Controversies and policy debates

  • State direction versus market discipline: Critics contend that heavy state involvement in credit, industry planning, and strategic sectors can misallocate capital, distort competition, and slow innovation. Advocates argue that targeted state action is necessary to prevent systemic crises, ensure national security, and maintain social stability. The right mix is seen as essential for sustainable growth, though the exact balance is debated.
  • Private sector and property rights: Strengthening private-property protections and predictable regulatory environments are presenting issues for long-term private-sector confidence. Proponents link stronger rights to investment, entrepreneurship, and efficiency; critics worry about overexposure to market cycles or inadequate channels for dispute resolution.
  • Regulation of tech and finance: Crackdowns and antitrust-style actions in the technology and financial sectors aim to curb monopolistic practices, protect consumers, and reduce systemic risk. Supporters argue these steps prevent anti-competitive behavior and promote innovation through a healthier market, while critics warn that heavy-handed regulation may dampen entrepreneurship and international competitiveness.
  • Debt and housing: Rapid leverage in corporate and local-government finance, coupled with housing market volatility, raises concerns about financial stability. A market-friendly view emphasizes prudent risk management, transparency, and structural reforms to curb credit cycles; critics warn that delayed reforms could increase the likelihood of future instability.
  • Global competition and strategy: Policymaking reflects a balance between expanding opportunities in global markets and safeguarding strategic industries. Debates focus on how openness, technology transfer, and foreign investment interact with domestic goals, including national security and technological sovereignty.
  • Woke criticism and mainstream debate: From a market-oriented perspective, criticisms that focus on social narratives or moral rhetoric around systemic reform may obscure practical trade-offs between growth, stability, and social policy. The practical argument is that a strong, reform-minded state can deliver prosperity with a framework of rules and incentives that supports both enterprise and social cohesion.

Policy directions and future outlook

  • The trajectory emphasizes moving from investment-led growth toward higher-quality growth driven by productivity, innovation, and consumer-led expansion. This involves continuing reform of state enterprises, improving the legal framework for private property, and expanding access to finance for private firms and startups.
  • Investment in education, digital infrastructure, and advanced manufacturing aims to raise total factor productivity and innovation capacity, so that growth translates into higher living standards and broader social gains.
  • Macro stability remains a core objective, with policy tools calibrated to moderate volatility, manage debt, and maintain employment in the face of global cycles, supply-chain disruptions, and technological competition.

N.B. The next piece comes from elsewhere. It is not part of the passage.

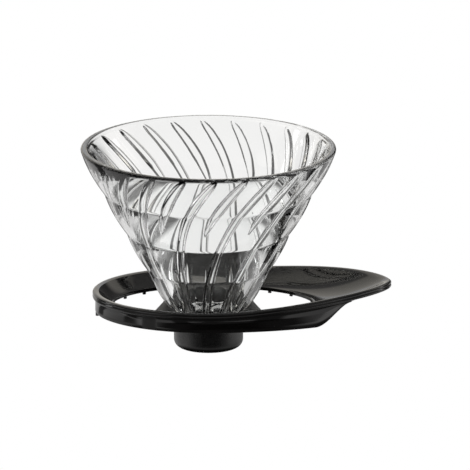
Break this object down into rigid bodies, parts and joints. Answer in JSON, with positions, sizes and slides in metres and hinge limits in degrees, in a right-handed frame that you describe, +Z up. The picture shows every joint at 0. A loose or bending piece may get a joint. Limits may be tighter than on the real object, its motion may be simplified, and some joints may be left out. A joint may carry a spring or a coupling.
{
  "type": "pour over dripper",
  "caption": "Ribbed glass coffee dripper cone in a black oval holder with a paddle handle, clamped by a screw-on nut below.",
  "frame": {"origin": "under the middle of the whole object, at the height of the nut's lower face", "axes": "+X towards the paddle handle, +Z up along the cone's axis, which lies 12.6 mm to the -X side"},
  "size_m": [0.1412, 0.116, 0.0935],
  "materials": {
    "clear_glass": "clear, fire polished, with soft moulded ribs",
    "gloss_black": "near-black, slightly warm, crisp reflections with a faint moulding waviness",
    "satin_black": "satin black with a very fine texture",
    "seal_rubber": "matte dark silicone"
  },
  "bodies": {
    "holder": {"glass_cone": "clear_glass", "handle_plate": "gloss_black", "skirt_frame": "gloss_black"},
    "seal": {"seal_ring": "seal_rubber"},
    "nut": {"clamp_nut": "satin_black"}
  },
  "joints": [
    {"name": "seal_drop", "type": "slide", "parent": "holder", "child": "seal", "axis": [0, 0, -1], "range_m": [0, 0.006]},
    {"name": "nut_turn", "type": "hinge", "parent": "seal", "child": "nut", "pos_m": [-0.0126, 0, 0.006], "axis": [0, 0, -1], "range_deg": [0, 540]}
  ],
  "couplings": [
    {"joint": "seal_drop", "follows": "nut_turn", "m_per_rad": 0.00063662}
  ]
}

This includes careful calibration of exchange-rate policy and capital account openness to reduce volatility while preserving necessary economic flexibility.
  • The international role of the economy is poised to grow further, with ongoing participation in global trade and finance, domestically oriented reforms, and strategic cooperation and competition in technology, energy, and infrastructure projects that affect global supply chains and regional influence.